▸ **Exercise brief**:
Copy the full set of lines exactly as given.

▸ **Information provided**:

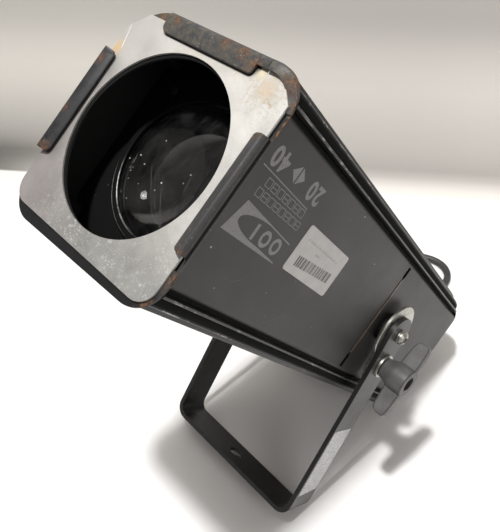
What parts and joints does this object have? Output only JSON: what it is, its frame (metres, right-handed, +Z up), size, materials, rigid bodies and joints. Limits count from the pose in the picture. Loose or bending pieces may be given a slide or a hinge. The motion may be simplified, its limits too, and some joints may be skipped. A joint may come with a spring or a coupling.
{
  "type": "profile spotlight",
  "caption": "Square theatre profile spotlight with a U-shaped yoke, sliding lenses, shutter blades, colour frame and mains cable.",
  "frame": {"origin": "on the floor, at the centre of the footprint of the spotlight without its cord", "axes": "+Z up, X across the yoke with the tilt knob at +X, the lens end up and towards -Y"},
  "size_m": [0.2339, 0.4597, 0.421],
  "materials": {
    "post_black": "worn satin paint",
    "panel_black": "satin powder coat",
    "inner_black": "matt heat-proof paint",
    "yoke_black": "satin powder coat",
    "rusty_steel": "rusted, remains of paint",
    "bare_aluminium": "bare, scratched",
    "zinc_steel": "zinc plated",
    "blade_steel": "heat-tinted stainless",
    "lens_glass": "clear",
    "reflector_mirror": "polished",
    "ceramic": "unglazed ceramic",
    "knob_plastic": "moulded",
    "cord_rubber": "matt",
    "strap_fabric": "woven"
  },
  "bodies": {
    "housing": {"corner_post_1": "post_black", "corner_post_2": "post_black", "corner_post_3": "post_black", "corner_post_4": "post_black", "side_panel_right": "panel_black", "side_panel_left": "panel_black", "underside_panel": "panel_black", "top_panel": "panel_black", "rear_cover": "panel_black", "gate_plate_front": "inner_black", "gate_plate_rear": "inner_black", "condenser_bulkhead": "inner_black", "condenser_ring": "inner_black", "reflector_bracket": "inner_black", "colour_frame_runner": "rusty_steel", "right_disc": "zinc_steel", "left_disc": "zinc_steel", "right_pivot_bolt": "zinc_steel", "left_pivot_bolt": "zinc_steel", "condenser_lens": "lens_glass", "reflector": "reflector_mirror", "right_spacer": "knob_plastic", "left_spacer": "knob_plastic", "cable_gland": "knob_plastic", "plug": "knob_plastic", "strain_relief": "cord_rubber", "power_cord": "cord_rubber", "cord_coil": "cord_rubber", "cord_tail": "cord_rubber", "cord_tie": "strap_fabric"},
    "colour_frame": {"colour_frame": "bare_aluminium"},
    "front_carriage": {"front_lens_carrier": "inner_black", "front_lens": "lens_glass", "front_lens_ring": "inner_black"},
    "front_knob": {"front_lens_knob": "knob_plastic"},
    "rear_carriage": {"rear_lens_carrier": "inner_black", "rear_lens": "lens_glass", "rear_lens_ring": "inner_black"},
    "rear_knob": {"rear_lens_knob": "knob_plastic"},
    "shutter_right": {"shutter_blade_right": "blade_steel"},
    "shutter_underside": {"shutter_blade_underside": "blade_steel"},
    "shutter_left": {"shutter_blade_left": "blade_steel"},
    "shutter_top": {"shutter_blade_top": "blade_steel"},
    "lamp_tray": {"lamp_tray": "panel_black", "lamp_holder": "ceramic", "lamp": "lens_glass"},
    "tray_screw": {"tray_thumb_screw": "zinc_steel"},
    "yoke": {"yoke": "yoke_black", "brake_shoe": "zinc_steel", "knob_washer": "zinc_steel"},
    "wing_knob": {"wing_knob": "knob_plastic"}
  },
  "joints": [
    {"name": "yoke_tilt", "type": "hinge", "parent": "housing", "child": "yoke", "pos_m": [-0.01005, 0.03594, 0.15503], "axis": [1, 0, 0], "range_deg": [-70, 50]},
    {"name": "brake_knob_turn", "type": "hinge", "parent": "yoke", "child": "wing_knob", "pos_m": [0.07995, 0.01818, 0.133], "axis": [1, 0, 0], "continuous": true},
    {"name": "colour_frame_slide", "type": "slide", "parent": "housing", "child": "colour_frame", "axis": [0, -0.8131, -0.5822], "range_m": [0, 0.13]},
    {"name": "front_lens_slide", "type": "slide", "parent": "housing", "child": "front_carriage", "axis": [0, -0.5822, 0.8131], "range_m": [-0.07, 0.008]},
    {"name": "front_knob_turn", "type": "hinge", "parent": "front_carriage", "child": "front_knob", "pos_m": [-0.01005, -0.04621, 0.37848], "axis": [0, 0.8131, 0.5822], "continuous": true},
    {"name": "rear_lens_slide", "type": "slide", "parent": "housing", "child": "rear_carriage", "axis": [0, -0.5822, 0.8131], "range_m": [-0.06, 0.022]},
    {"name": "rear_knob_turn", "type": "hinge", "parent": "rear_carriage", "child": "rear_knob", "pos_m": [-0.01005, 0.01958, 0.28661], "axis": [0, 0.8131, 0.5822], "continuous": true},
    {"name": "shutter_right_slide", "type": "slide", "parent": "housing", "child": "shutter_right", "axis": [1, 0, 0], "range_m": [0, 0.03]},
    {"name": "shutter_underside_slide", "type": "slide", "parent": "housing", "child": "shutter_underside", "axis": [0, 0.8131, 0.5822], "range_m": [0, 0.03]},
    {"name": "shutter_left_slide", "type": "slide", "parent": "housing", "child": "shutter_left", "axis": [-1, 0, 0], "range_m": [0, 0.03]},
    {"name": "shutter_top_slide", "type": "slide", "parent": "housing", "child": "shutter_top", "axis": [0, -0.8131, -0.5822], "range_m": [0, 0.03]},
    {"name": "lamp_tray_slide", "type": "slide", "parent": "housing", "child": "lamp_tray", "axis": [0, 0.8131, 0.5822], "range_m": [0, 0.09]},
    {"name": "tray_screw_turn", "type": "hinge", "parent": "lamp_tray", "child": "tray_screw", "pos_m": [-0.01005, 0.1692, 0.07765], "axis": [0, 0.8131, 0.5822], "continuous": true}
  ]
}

▸ **Result of the exercise**:
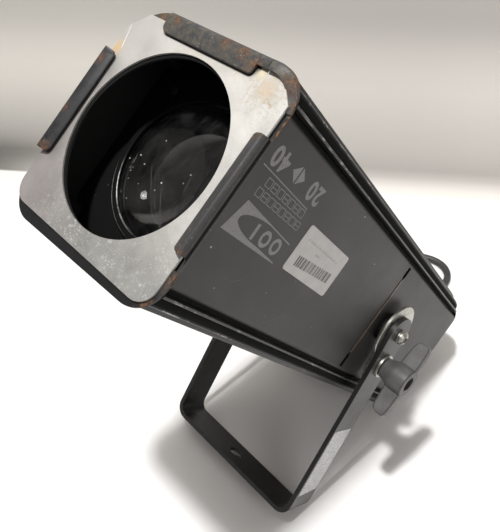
What parts and joints does this object have? Output only JSON: what it is, its frame (metres, right-handed, +Z up), size, materials, rigid bodies and joints. Limits count from the pose in the picture. Loose or bending pieces may be given a slide or a hinge. The motion may be simplified, its limits too, and some joints may be skipped. A joint may come with a spring or a coupling.
{
  "type": "profile spotlight",
  "caption": "Square theatre profile spotlight with a U-shaped yoke, sliding lenses, shutter blades, colour frame and mains cable.",
  "frame": {"origin": "on the floor, at the centre of the footprint of the spotlight without its cord", "axes": "+Z up, X across the yoke with the tilt knob at +X, the lens end up and towards -Y"},
  "size_m": [0.2339, 0.4597, 0.421],
  "materials": {
    "post_black": "worn satin paint",
    "panel_black": "satin powder coat",
    "inner_black": "matt heat-proof paint",
    "yoke_black": "satin powder coat",
    "rusty_steel": "rusted, remains of paint",
    "bare_aluminium": "bare, scratched",
    "zinc_steel": "zinc plated",
    "blade_steel": "heat-tinted stainless",
    "lens_glass": "clear",
    "reflector_mirror": "polished",
    "ceramic": "unglazed ceramic",
    "knob_plastic": "moulded",
    "cord_rubber": "matt",
    "strap_fabric": "woven"
  },
  "bodies": {
    "housing": {"corner_post_1": "post_black", "corner_post_2": "post_black", "corner_post_3": "post_black", "corner_post_4": "post_black", "side_panel_right": "panel_black", "side_panel_left": "panel_black", "underside_panel": "panel_black", "top_panel": "panel_black", "rear_cover": "panel_black", "gate_plate_front": "inner_black", "gate_plate_rear": "inner_black", "condenser_bulkhead": "inner_black", "condenser_ring": "inner_black", "reflector_bracket": "inner_black", "colour_frame_runner": "rusty_steel", "right_disc": "zinc_steel", "left_disc": "zinc_steel", "right_pivot_bolt": "zinc_steel", "left_pivot_bolt": "zinc_steel", "condenser_lens": "lens_glass", "reflector": "reflector_mirror", "right_spacer": "knob_plastic", "left_spacer": "knob_plastic", "cable_gland": "knob_plastic", "plug": "knob_plastic", "strain_relief": "cord_rubber", "power_cord": "cord_rubber", "cord_coil": "cord_rubber", "cord_tail": "cord_rubber", "cord_tie": "strap_fabric"},
    "colour_frame": {"colour_frame": "bare_aluminium"},
    "front_carriage": {"front_lens_carrier": "inner_black", "front_lens": "lens_glass", "front_lens_ring": "inner_black"},
    "front_knob": {"front_lens_knob": "knob_plastic"},
    "rear_carriage": {"rear_lens_carrier": "inner_black", "rear_lens": "lens_glass", "rear_lens_ring": "inner_black"},
    "rear_knob": {"rear_lens_knob": "knob_plastic"},
    "shutter_right": {"shutter_blade_right": "blade_steel"},
    "shutter_underside": {"shutter_blade_underside": "blade_steel"},
    "shutter_left": {"shutter_blade_left": "blade_steel"},
    "shutter_top": {"shutter_blade_top": "blade_steel"},
    "lamp_tray": {"lamp_tray": "panel_black", "lamp_holder": "ceramic", "lamp": "lens_glass"},
    "tray_screw": {"tray_thumb_screw": "zinc_steel"},
    "yoke": {"yoke": "yoke_black", "brake_shoe": "zinc_steel", "knob_washer": "zinc_steel"},
    "wing_knob": {"wing_knob": "knob_plastic"}
  },
  "joints": [
    {"name": "yoke_tilt", "type": "hinge", "parent": "housing", "child": "yoke", "pos_m": [-0.01005, 0.03594, 0.15503], "axis": [1, 0, 0], "range_deg": [-70, 50]},
    {"name": "brake_knob_turn", "type": "hinge", "parent": "yoke", "child": "wing_knob", "pos_m": [0.07995, 0.01818, 0.133], "axis": [1, 0, 0], "continuous": true},
    {"name": "colour_frame_slide", "type": "slide", "parent": "housing", "child": "colour_frame", "axis": [0, -0.8131, -0.5822], "range_m": [0, 0.13]},
    {"name": "front_lens_slide", "type": "slide", "parent": "housing", "child": "front_carriage", "axis": [0, -0.5822, 0.8131], "range_m": [-0.07, 0.008]},
    {"name": "front_knob_turn", "type": "hinge", "parent": "front_carriage", "child": "front_knob", "pos_m": [-0.01005, -0.04621, 0.37848], "axis": [0, 0.8131, 0.5822], "continuous": true},
    {"name": "rear_lens_slide", "type": "slide", "parent": "housing", "child": "rear_carriage", "axis": [0, -0.5822, 0.8131], "range_m": [-0.06, 0.022]},
    {"name": "rear_knob_turn", "type": "hinge", "parent": "rear_carriage", "child": "rear_knob", "pos_m": [-0.01005, 0.01958, 0.28661], "axis": [0, 0.8131, 0.5822], "continuous": true},
    {"name": "shutter_right_slide", "type": "slide", "parent": "housing", "child": "shutter_right", "axis": [1, 0, 0], "range_m": [0, 0.03]},
    {"name": "shutter_underside_slide", "type": "slide", "parent": "housing", "child": "shutter_underside", "axis": [0, 0.8131, 0.5822], "range_m": [0, 0.03]},
    {"name": "shutter_left_slide", "type": "slide", "parent": "housing", "child": "shutter_left", "axis": [-1, 0, 0], "range_m": [0, 0.03]},
    {"name": "shutter_top_slide", "type": "slide", "parent": "housing", "child": "shutter_top", "axis": [0, -0.8131, -0.5822], "range_m": [0, 0.03]},
    {"name": "lamp_tray_slide", "type": "slide", "parent": "housing", "child": "lamp_tray", "axis": [0, 0.8131, 0.5822], "range_m": [0, 0.09]},
    {"name": "tray_screw_turn", "type": "hinge", "parent": "lamp_tray", "child": "tray_screw", "pos_m": [-0.01005, 0.1692, 0.07765], "axis": [0, 0.8131, 0.5822], "continuous": true}
  ]
}